DOI: 10.3390/electronics12234843 ISSN: 2079-9292

Design Methodology and Metrics for Robust and Highly Qualified Security Modules in Trusted Environments

Luca Crocetti, Pietro Nannipieri, Stefano Di Matteo, Sergio Saponara
  • Electrical and Electronic Engineering
  • Computer Networks and Communications
  • Hardware and Architecture
  • Signal Processing
  • Control and Systems Engineering

Cyberattacks and cybercriminal activities constitute one of the biggest threats in the modern digital era, and the frequency, efficiency, and severity of attacks have grown over the years. Designers and producers of digital systems try to counteract such issues by exploiting increasingly robust and advanced security mechanisms to provide secure execution environments aimed at preventing cyberattacks or, in the worst case, at containing intrusions by isolation. One of the most significative examples comes from General Purpose Processor (GPP) manufacturers such as Intel, AMD, and ARM, which in the last years adopted the integration of dedicated resources to provide Trusted Execution Environments (TEEs) or secure zones. TEEs are built layer by layer on top of an implicitly trusted component, the Root-of-Trust (RoT).
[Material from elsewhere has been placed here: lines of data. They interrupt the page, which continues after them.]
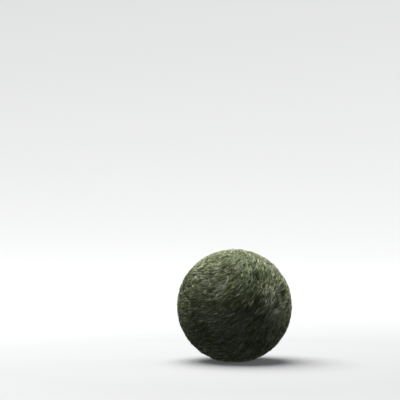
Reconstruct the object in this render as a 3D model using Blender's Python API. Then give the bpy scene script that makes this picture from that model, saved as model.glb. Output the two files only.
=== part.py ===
"""A marimo moss ball: one felted ball of fine fibres, combed flat into overlapping locks.

Metres, +Z up. The origin is the middle of the small flat spot that the ball rests on.
-Y is the front of the ball.
"""

import math

import bmesh
import bpy
import numpy as np
from mathutils import Vector, noise

# Outer size of the ball over its fibre tips
BALL_WIDTH = 0.0460
BALL_DEPTH = 0.0455
BALL_HEIGHT = 0.0444
MEAN_RADIUS = 0.0228

# The flat spot is where the soft ball is pressed by its own weight
FLAT_SPOT_SINK = 0.0010

# Slow unevenness of the felted ball: height, and width of one lump
LUMP_HEIGHT = 0.00025
LUMP_SIZE = 0.0130

# Locks of fibres lie over each other like shingles, each rising from its root to its tip
LOCK_COUNT = 600
LOCK_LENGTH = 0.0105
LOCK_WIDTH = 0.0024
LOCK_RELIEF = 0.00048
LOCK_SIZE_RANGE = (0.80, 1.25)
LOCK_LIFT_RANGE = (0.45, 1.00)
ROOT_HEIGHT = 0.22
ROOT_SHARE = 0.15
TIP_SHARE = 0.20
TIP_NARROWING = 0.65
NARROWING_START = 0.45
LOCK_BEND = 0.30
LOCK_SCATTER = 0.30

# The comb as the front shows it, in degrees: how far the fibres lean up from level at the
# middle, and how much more they lean for each radius further right
COMB_LEAN = 36
LEAN_GAIN_RIGHTWARD = 42

# Where the comb turns from that: middle (x, y, z), reach in degrees, and turn in degrees,
# positive for anticlockwise as the front shows it
COMB_TURNS = (
    ((0.42, -0.56, 0.72), 26, 44),
    ((0.86, -0.50, -0.10), 26, -14),
    ((-0.10, -0.45, -0.88), 26, -24),
    ((0.52, -0.52, -0.68), 22, 16),
    ((-0.35, 0.80, 0.48), 34, 55),
    ((0.45, 0.80, -0.35), 30, -50),
    ((-0.55, 0.55, -0.62), 28, 45),
)

# The comb winds round two poles near the rim, which lie this far back
POLE_BACKWARD = 0.25

# Pinched pits between the locks: the first two show at the upper right of the front, and the
# next two are the comb's poles
PITS = (
    (0.37, -0.75, 0.56),
    (0.70, -0.71, 0.05),
    (-0.46, 0.21, 0.86),
    (0.96, 0.07, -0.27),
    (-0.42, 0.85, 0.30),
    (0.35, 0.72, -0.60),
)
PIT_RADIUS = 0.0013
PIT_DEPTH = 0.0008

# Mesh of the ball: fine enough to carry the locks, then thinned where the surface is even
GEODESIC_LEVEL = 7
SHAPE_TRIANGLES = 9300
CUT_TOLERANCE = 1e-7
CREASE_ANGLE = 60

# Dull, dry, dark grey-green fibre
FIBRE_COLOUR = (0.060, 0.075, 0.038, 1.0)
FIBRE_ROUGHNESS = 0.75

SEED = 11


def unit(vectors):
    """The same directions, one unit long."""
    return vectors / np.linalg.norm(vectors, axis=-1, keepdims=True)


def smooth_step(low, high, value):
    """0 below low, 1 above high, and a smooth rise between them."""
    share = np.clip((value - low) / (high - low), 0.0, 1.0)
    return share * share * (3.0 - 2.0 * share)


def degrees_from(middle, outward):
    """Angle over the ball from one point of it to each of the others."""
    return np.degrees(np.arccos(np.clip(outward @ unit(np.array(middle)), -1.0, 1.0)))


def comb_direction(outward):
    """The way that the fibres are combed at each point of the ball, as unit tangents."""
    lean = COMB_LEAN + LEAN_GAIN_RIGHTWARD * outward[..., 0]
    for middle, reach, turn in COMB_TURNS:
        lean = lean + turn * np.exp(-((degrees_from(middle, outward) / reach) ** 2))
    lean = np.radians(lean)
    axis = np.stack([-np.sin(lean), POLE_BACKWARD * outward[..., 2], np.cos(lean)], axis=-1)
    return unit(np.cross(axis, outward))


def spread_directions(count, scatter, rng):
    """Directions set evenly over a sphere on a spiral, each moved at random by a share of the gap."""
    step = np.arange(count) + 0.5
    height = 1.0 - 2.0 * step / count
    turn = step * math.pi * (3.0 - math.sqrt(5.0))
    ring = np.sqrt(1.0 - height**2)
    even = np.stack([ring * np.cos(turn), ring * np.sin(turn), height], axis=1)
    gap = math.sqrt(4.0 * math.pi / count)
    return unit(even + rng.normal(0.0, scatter * gap, even.shape))


def locks(outward, rng):
    """Height of the uppermost lock over each point of the ball."""
    middles = spread_directions(LOCK_COUNT, LOCK_SCATTER, rng)
    combed = comb_direction(middles)
    sideways = np.cross(middles, combed)
    size = rng.uniform(*LOCK_SIZE_RANGE, LOCK_COUNT)
    lift = rng.uniform(*LOCK_LIFT_RANGE, LOCK_COUNT)
    bend = rng.normal(0.0, LOCK_BEND, LOCK_COUNT)
    height = np.zeros(len(outward))
    for i in range(LOCK_COUNT):
        along = (outward @ combed[i]) * MEAN_RADIUS / (LOCK_LENGTH * size[i]) + 0.5
        across = (outward @ sideways[i]) * MEAN_RADIUS / (0.5 * LOCK_WIDTH * size[i])
        across = across - bend[i] * (2.0 * along - 1.0) ** 2
        narrowed = 1.0 - TIP_NARROWING * smooth_step(NARROWING_START, 1.0, along)
        dome = np.sqrt(np.clip(1.0 - (across / narrowed) ** 2, 0.0, 1.0))
        rise = ROOT_HEIGHT + (1.0 - ROOT_HEIGHT) * np.clip(along, 0.0, 1.0)
        ends = smooth_step(0.0, ROOT_SHARE, along) * (1.0 - smooth_step(1.0 - TIP_SHARE, 1.0, along))
        near_side = outward @ middles[i] > 0.0
        height = np.maximum(height, near_side * lift[i] * rise * ends * dome)
    return LOCK_RELIEF * height


def pits(outward):
    """Depth of the pits."""
    depth = np.zeros(len(outward))
    for middle in PITS:
        away = np.radians(degrees_from(middle, outward)) * MEAN_RADIUS
        depth += PIT_DEPTH * np.exp(-((away / PIT_RADIUS) ** 2))
    return depth


def lumps(outward):
    """Slow rise and fall of the felt under the locks."""
    per_radius = MEAN_RADIUS / LUMP_SIZE
    return np.array([LUMP_HEIGHT * noise.noise(Vector(n) * per_radius) for n in outward])


def fitted(points):
    """The points brought to the ball's outer size, its lowest point sunk below the floor."""
    low, high = points.min(axis=0), points.max(axis=0)
    size = np.array([BALL_WIDTH, BALL_DEPTH, BALL_HEIGHT + FLAT_SPOT_SINK])
    points = (points - (low + high) / 2.0) * (size / (high - low))
    return points + np.array([0.0, 0.0, size[2] / 2.0 - FLAT_SPOT_SINK])


def shaped_ball():
    """A geodesic sphere with the felt's lumps, its pits and its locks raised on it."""
    rng = np.random.default_rng(SEED)
    form = bmesh.new()
    bmesh.ops.create_icosphere(form, subdivisions=GEODESIC_LEVEL, radius=1.0)
    outward = unit(np.array([v.co for v in form.verts]))
    radius = MEAN_RADIUS + lumps(outward) + locks(outward, rng) - pits(outward)
    for vertex, place in zip(form.verts, fitted(outward * radius[:, None])):
        vertex.co = place
    mesh = bpy.data.meshes.new("moss_ball_shape")
    form.to_mesh(mesh)
    form.free()
    return mesh


def thinned(mesh):
    """The mesh with its even stretches drawn in fewer triangles."""
    shape = bpy.data.objects.new("shape", mesh)
    bpy.context.scene.collection.objects.link(shape)
    thin = shape.modifiers.new("thin", "DECIMATE")
    thin.ratio = SHAPE_TRIANGLES / len(mesh.polygons)
    graph = bpy.context.evaluated_depsgraph_get()
    result = bpy.data.meshes.new_from_object(shape.evaluated_get(graph))
    bpy.data.objects.remove(shape)
    bpy.data.meshes.remove(mesh)
    return result


def cut_flat_spot(mesh):
    """Cuts the ball off level with the floor and closes the cut with one flat face."""
    form = bmesh.new()
    form.from_mesh(mesh)
    everything = form.verts[:] + form.edges[:] + form.faces[:]
    floor = {"plane_co": (0, 0, 0), "plane_no": (0, 0, -1)}
    bmesh.ops.bisect_plane(form, geom=everything, dist=CUT_TOLERANCE, clear_outer=True, **floor)
    rim = [edge for edge in form.edges if edge.is_boundary]
    bmesh.ops.contextual_create(form, geom=rim)
    bmesh.ops.recalc_face_normals(form, faces=form.faces)
    form.to_mesh(mesh)
    form.free()


def fibre_material():
    material = bpy.data.materials.new("moss_fibre")
    material.use_nodes = True
    shader = material.node_tree.nodes["Principled BSDF"]
    shader.inputs["Base Color"].default_value = FIBRE_COLOUR
    shader.inputs["Roughness"].default_value = FIBRE_ROUGHNESS
    shader.inputs["Metallic"].default_value = 0.0
    return material


def main():
    for obj in list(bpy.data.objects):
        bpy.data.objects.remove(obj)
    mesh = thinned(shaped_ball())
    cut_flat_spot(mesh)
    mesh.name = "moss_ball"
    ball = bpy.data.objects.new("moss_ball", mesh)
    bpy.context.scene.collection.objects.link(ball)
    mesh.materials.append(fibre_material())
    mesh.shade_smooth()
    mesh.set_sharp_from_angle(angle=math.radians(CREASE_ANGLE))


main()
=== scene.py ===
"""A marimo moss ball, dressed for its photograph: a felted mat under many fine combed fibres.

Metres, +Z up, -Y the front. Every fibre is a thin closed tapered tube that lies along the
comb of the ball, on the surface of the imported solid.
"""

import math

import bpy
import numpy as np
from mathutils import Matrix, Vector, noise
from mathutils.bvhtree import BVHTree


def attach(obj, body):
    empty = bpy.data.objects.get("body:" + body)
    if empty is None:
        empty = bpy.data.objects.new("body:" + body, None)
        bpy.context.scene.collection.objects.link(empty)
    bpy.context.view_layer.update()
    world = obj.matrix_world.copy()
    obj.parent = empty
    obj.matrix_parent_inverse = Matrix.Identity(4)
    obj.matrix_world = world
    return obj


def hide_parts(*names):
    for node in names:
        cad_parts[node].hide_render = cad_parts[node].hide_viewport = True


# ---- the ball ----
BALL = "moss_ball"
MEAN_RADIUS = 0.0228

# The comb as the front shows it, in degrees: how far the fibres lean up from level at the
# middle, and how much more they lean for each radius further right
COMB_LEAN = 36
LEAN_GAIN_RIGHTWARD = 42

# Where the comb turns from that: middle (x, y, z), reach in degrees, and turn in degrees,
# positive for anticlockwise as the front shows it
COMB_TURNS = (
    ((0.42, -0.56, 0.72), 26, 44),
    ((0.86, -0.50, -0.10), 26, -14),
    ((-0.10, -0.45, -0.88), 26, -8),
    ((0.52, -0.52, -0.68), 22, 30),
    ((-0.35, 0.80, 0.48), 34, 55),
    ((0.45, 0.80, -0.35), 30, -50),
    ((-0.55, 0.55, -0.62), 28, 45),
    ((0.80, -0.60, -0.04), 7, -55),
)

# The comb winds round two poles near the rim: how far back it puts them, and where they come out
POLE_BACKWARD = 0.25
POLES = ((-0.46, 0.21, 0.86), (0.96, 0.07, -0.27))

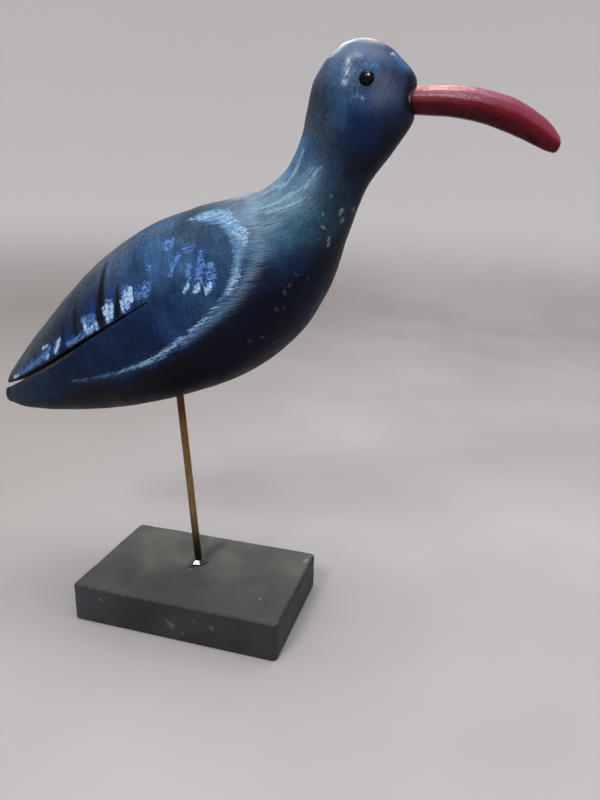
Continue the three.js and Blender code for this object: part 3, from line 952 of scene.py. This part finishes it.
# ---------------------------------------------------------------- material tools
class Paint:
    """One material, and short ways to add nodes to it."""

    def __init__(self, name):
        self.material = bpy.data.materials.new(name)
        self.material.use_nodes = True
        self.tree = self.material.node_tree
        self.tree.nodes.clear()
        self.shader = self.add("ShaderNodeBsdfPrincipled")
        self.give(self.add("ShaderNodeOutputMaterial").inputs["Surface"], self.shader.outputs[0])
        self.place = self.scaled(self.add("ShaderNodeTexCoord").outputs["Object"], 1 / MM)

    def add(self, kind, **settings):
        node = self.tree.nodes.new(kind)
        for name, value in settings.items():
            setattr(node, name, value)
        return node

    def give(self, socket, value):
        """Joins a socket to another node's output, or sets it."""
        if isinstance(value, bpy.types.NodeSocket):
            self.tree.links.new(value, socket)
        else:
            socket.default_value = value

    def scaled(self, vector, scale):
        node = self.add("ShaderNodeVectorMath", operation="MULTIPLY")
        self.give(node.inputs[0], vector)
        node.inputs[1].default_value = (scale,) * 3 if isinstance(scale, (int, float)) else scale
        return node.outputs[0]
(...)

Since each security chain is only as strong as its weakest link, each element involved in the construction of a TEE starting from the RoT must be bulletproof as much as possible. In this work, we revise and propose a design methodology to implement in both hardware (HW) and software (SW) highly featured and robust security blocks by highlighting the key points that designers should take care of, and the key metrics that should be used to evaluate the security level of the developed modules. We also include an analysis of the state of the art concerning RoT-based TEEs, and we illustrate a case study that documents the implementation of a cryptographic coprocessor for the secure subsystem of the Rhea GPP from the European Processor Initiative (EPI) project, according to the presented methodology. This work can be used by HW/SW security module designers as a cutting-edge guideline.